Par un arrêté du 25 janvier 2013 “relatif à l’éclairage nocturne des bâtiments non résidentiels afin de limiter les nuisances lumineuses et les consommations d’énergie”, la ministre de l’écologie, du développement durable et de l’énergie “met un frein à l’éclairage des bâtiments non résidentiels, “recouvrant à la fois l’éclairage intérieur émis vers l’extérieur de ces bâtiments et l’illumination des façades de bâtiments, à l’exclusion des installations d’éclairage destinées à assurer la protection des biens lorsqu’elles sont asservies à des dispositifs de détection de mouvement ou d’intrusion.” Ainsi, “Les illuminations des façades des bâtiments sont éteintes au plus tard à 1 heure. Les éclairages des vitrines de magasins de commerce ou d’exposition sont éteints au plus tard à 1 heure ou une heure après la fin de l’occupation de ces locaux si celle-ci intervient plus tardivement.” Le décret est limpide.
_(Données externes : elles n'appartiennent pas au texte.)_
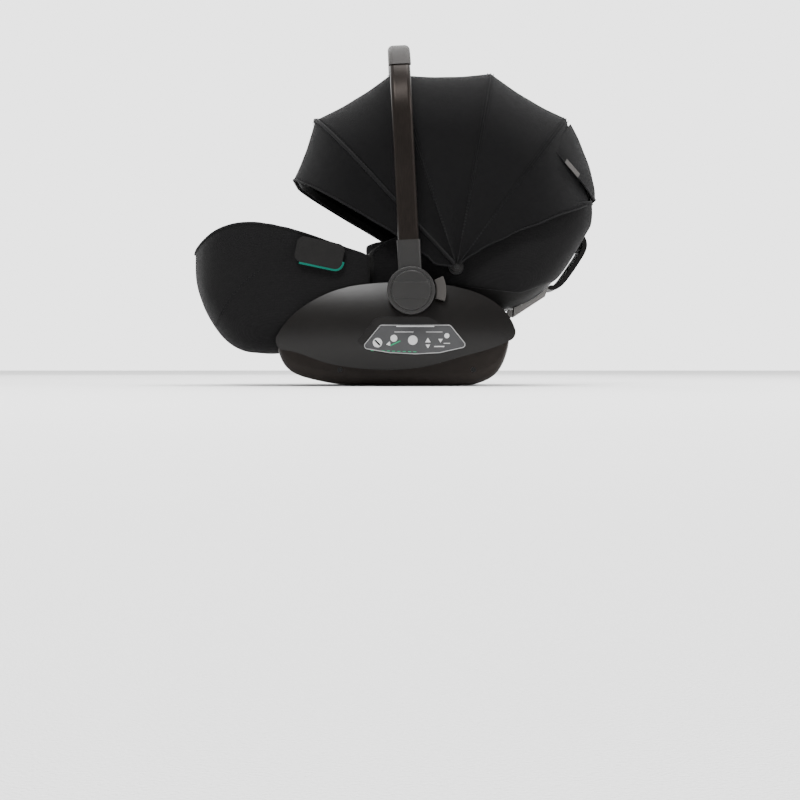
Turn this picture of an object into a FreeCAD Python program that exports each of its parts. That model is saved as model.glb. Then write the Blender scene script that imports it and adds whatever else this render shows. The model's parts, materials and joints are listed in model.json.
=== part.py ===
import FreeCAD, Part
import math
import os

# Infant car seat carrier: rocker base, lie-flat backrest, swinging handle and folding canopy.
# Millimetres. +X points to the head end, +Z up, and the child's left side is -Y.
# The origin is on the floor, under the flat middle of the rocker.

Vec = FreeCAD.Vector
ACROSS = Vec(0, 1, 0)
UP = Vec(0, 0, 1)

# ---- overall sizes -------------------------------------------------------------------------
HUB_X, HUB_Z = 19.0, 151.0      # the axis that the handle and the backrest share
LEG_REACH = 356.0               # from that axis to the foot end
BACK_REACH = 298.0              # from that axis to the head end of the shell
HANDLE_REACH = 408.5            # from that axis to the top of the grip
TRAY_HALF = 152.0               # half the width of the base tray
PANEL_BULGE = 38.0              # how far a side panel stands out from the tray

# ---- walls and fits ------------------------------------------------------------------------
WALL = 5.0
COVER = 3.0                     # fabric over a shell
GAP = 0.4                       # between neighbouring pieces
RUN = 0.5                       # between pieces that move past each other
PIN_R = 8.0
PIN_FIT = 0.15

# ---- handle --------------------------------------------------------------------------------
HANDLE_LEAN = 2.8               # degrees towards the foot end
TUBE_WIDE, TUBE_DEEP = 33.0, 15.0
GRIP_SKIN = 1.6
HANDLE_CORNER = 122.0
HUB_R = 37.6
HUB_THICK = 23.0
ARM_LENGTH = 80.0
SOCKET_START = 46.0
HUB_EDGE_R = 2.0
CAP_R, CAP_DEEP = 31.5, 6.0
CAP_PROUD = 1.5
BAND_HALF, BAND_PROUD = 13.0, 1.2

# ---- widths, from the tray outwards --------------------------------------------------------
PANEL_FACE = TRAY_HALF + PANEL_BULGE
HUB_FACE = PANEL_FACE + 5.5
CANOPY_HALF = HUB_FACE - 16.5
LEG_HALF = TRAY_HALF + 13.0
BACK_HALF = TRAY_HALF - WALL - 6.0
EAR_OUT = BACK_HALF - COVER - GAP - 0.5
EAR_IN = EAR_OUT - 11.0
SHOULDER_HALF = CANOPY_HALF - 24.0

# ---- canopy --------------------------------------------------------------------------------
PIVOT_X, PIVOT_Z = 92.0, 191.0
CROWN_GAP = 4.0                 # between the grip and the canopy's crown
CANOPY_CORNER = 118.0
BOW_WIDE, BOW_THICK = 11.0, 3.0
BOW_PITCH = 3.6                 # from one bow's foot to the next across the pivot
FABRIC = 2.4
EYE_R, PIVOT_PIN_R = 9.0, 4.0
BOWS = {                        # degrees above +X about the pivot, share of the room to the grip
    "canopy_bow_rear": (53.5, 1.0),
    "canopy_bow_middle_rear": (79.6, 1.0),
    "canopy_bow_middle_front": (108.0, 0.935),
    "canopy_bow_front": (133.0, 0.845),
    "visor_bow": (149.0, 0.72),
}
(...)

“On ne va pas assombrir Paris”
D’ici 2020, Paris vise une réduction de 30% de la consommation d’énergie de son éclairage public. On ne commence pas à hurler, car la volonté de ne pas perdre en puissance est dite. “On ne va pas assombrir Paris”, a promis Laurent Ménard. Le pari a été tenu sur la rénovation du Pont d’Arcole qui consomme 88% d’énergie en moins tout en restant tout à fait éclairé. À l’occasion de la présentation des travaux de rénovation du pont, la ville indiquait que le monument dépensait 33,915 kW contre 4,150 kW après travaux. Les horaires d’illuminations restent les mêmes : de la tombée du jour à minuit l’hiver, 1 heure le week-end, les jours fériés et l’été (du 16 juin au 15 septembre).
«Une insécurité »
Jointe par téléphone, Julie Muret, l’une des trois porte-parole de l’association Osez le féminisme est ferme sur la question : “l’éclairage public est une question féministe”. Elle insiste également sur l’évidence de faire des économies d’énergie, c’est “une bonne chose” d’arrêter « l’éclairage des magasins”, mais “on ne peut passer d’une rue de Rivoli claire comme en plein jour à une rue sombre”. L’alternative réside donc dans l’éclairage public qui doit selon elle être renforcé pour que “plus aucune rue ne soit sombre”.
Les femmes sont-elles plus en insécurité la nuit ? Julie Muret rappelle que » 75000 femmes sont violées chaque année », mais que, ces agressions interviennent souvent dans un cadre familier, et non pas forcement tard, dans une ruelle aux vitrines éteintes. Elle casse les stéréotypes : “Le sentiment d’insécurité est complexe, cette peur est présente, elle impreigne les mentalités des femmes”. “C’est à relativiser”. “Il faut un éclairage dans toutes les rues, et pour tout le monde.»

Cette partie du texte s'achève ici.